Release Date: 12.04.01
Record label: reprise
Genre(s): Movies, Film Scores, Musicals, Etc.
He Gets It
by: bill aicher
In today's film scene there isn't one director who puts more tender loving care into deciding which songs are used in his movies. Rather than put together a combination of original compositions, a stew of today's hottest flash-in-the-pan artists, or a selection of so-called "classic" songs, director Cameron Crowe once again painstakingly selected the songs for his latest offering, Vanilla Sky - and it shows.
Following up last year's spectacular Almost Famous (which itself had one of the best soundtracks of 2000), Crowe has moved forward from a soundtrack of the 70s to a soundtrack of today. Simply selecting tracks from an array of artists including Radiohead, R.E.M., Red House Painters, Jeff Buckley, Sigur Ros, and Chemical Brothers would have shown Crowe appreciates some of today's biggest artists, but what is fascinating is the track selection. Representing Radiohead is "Everything in It's Right Place" from Kid A; for Buckley there is "Last Goodbye" from his classic Grace. R.E.M. and Paul McCartney both contribute original songs for the soundtrack as well - McCartney performing the film's title track.

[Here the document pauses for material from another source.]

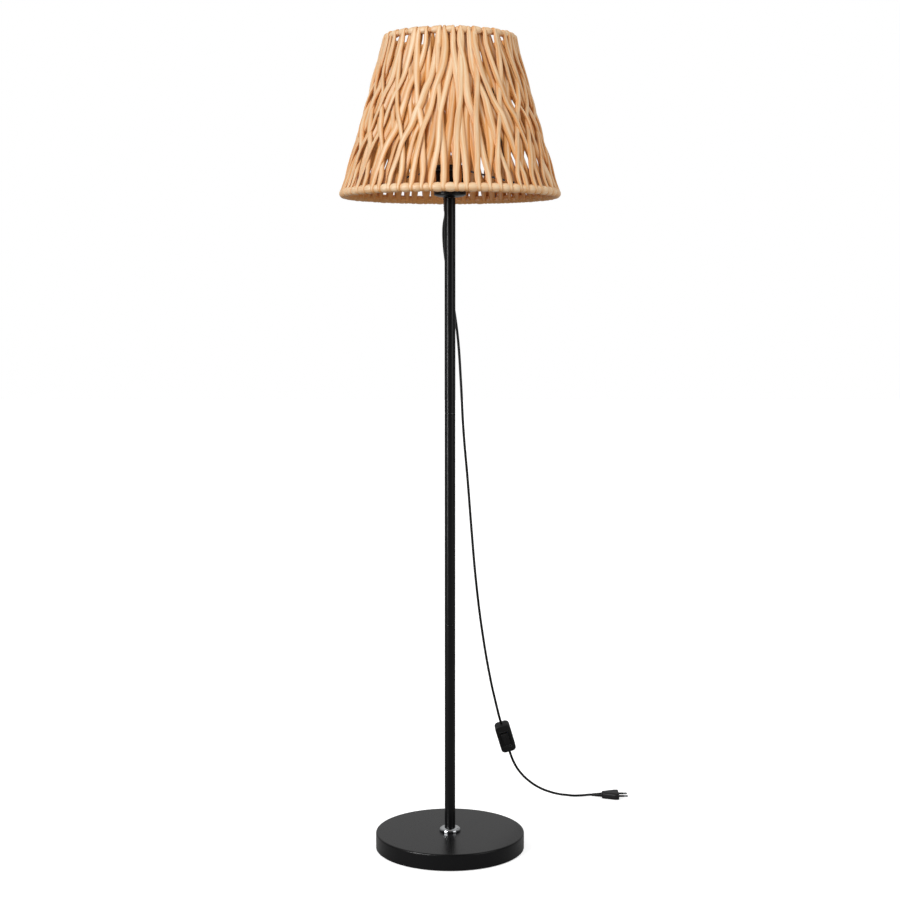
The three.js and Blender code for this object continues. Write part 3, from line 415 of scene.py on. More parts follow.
def tube(points, radius, sides=12):
    """A round section of the given radius, one or one for each point, square to a path of points.

    The section's first axis is the path's direction crossed with a fixed vector that it never follows.
    """
    points = np.asarray(points, float)
    ahead = unit(np.gradient(points, axis=0))
    helper = np.eye(3)[np.argmin(np.abs(ahead).max(axis=0))]
    side = unit(np.cross(ahead, helper))
    normal = np.cross(side, ahead)
    angle = np.linspace(0, 2 * math.pi, sides, endpoint=False)
    radius = np.broadcast_to(radius, len(points))[:, None, None]
    ring = points[:, None] + radius * (
        side[:, None] * np.cos(angle)[None, :, None] + normal[:, None] * np.sin(angle)[None, :, None])
    return loft(ring[None])


def rounded_rectangle(length, width, corner, steps=8):
    """Points of a rectangle with round corners: a quarter circle round each corner's own centre."""
    quarter = np.arange(4)[:, None] * math.pi / 2
    angle = quarter + np.linspace(0, math.pi / 2, steps)[None]
    side = np.array([[1, 1], [-1, 1], [-1, -1], [1, -1]])
    x = side[:, :1] * (length / 2 - corner) + corner * np.cos(angle)
    y = side[:, 1:] * (width / 2 - corner) + corner * np.sin(angle)
    return np.stack([x.ravel(), y.ravel()], -1)


def inset(outline, distance):
    """Length, width and corner of a rounded rectangle that is drawn in by a distance on every side."""
    length, width, corner = outline
    return length - 2 * distance, width - 2 * distance, corner - distance


def edge_rings(outline, edge, flat, out, steps=6):
    """Outlines (length, width, corner, height) of a rounded edge that leads from a side to a flat face."""
    angle = np.linspace(0, math.pi / 2, steps)
    height = flat + out * edge * (np.sin(angle) - 1)
    return [(*inset(outline, i), h) for i, h in zip(edge * (1 - np.cos(angle)), height)]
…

The soundtrack, however, is more than a lesson in what's cool in music. There is an underlying theme felt even in listening to the album from start to finish, one that gives a general feel for what Vanilla Sky is all about. The slow build and frenetic end of Chemical Brothers' "Where Do I Begin" (from Dig Your Own Hole) and Peter Gabriel's classic "Solsbury Hill" are proof of this alone.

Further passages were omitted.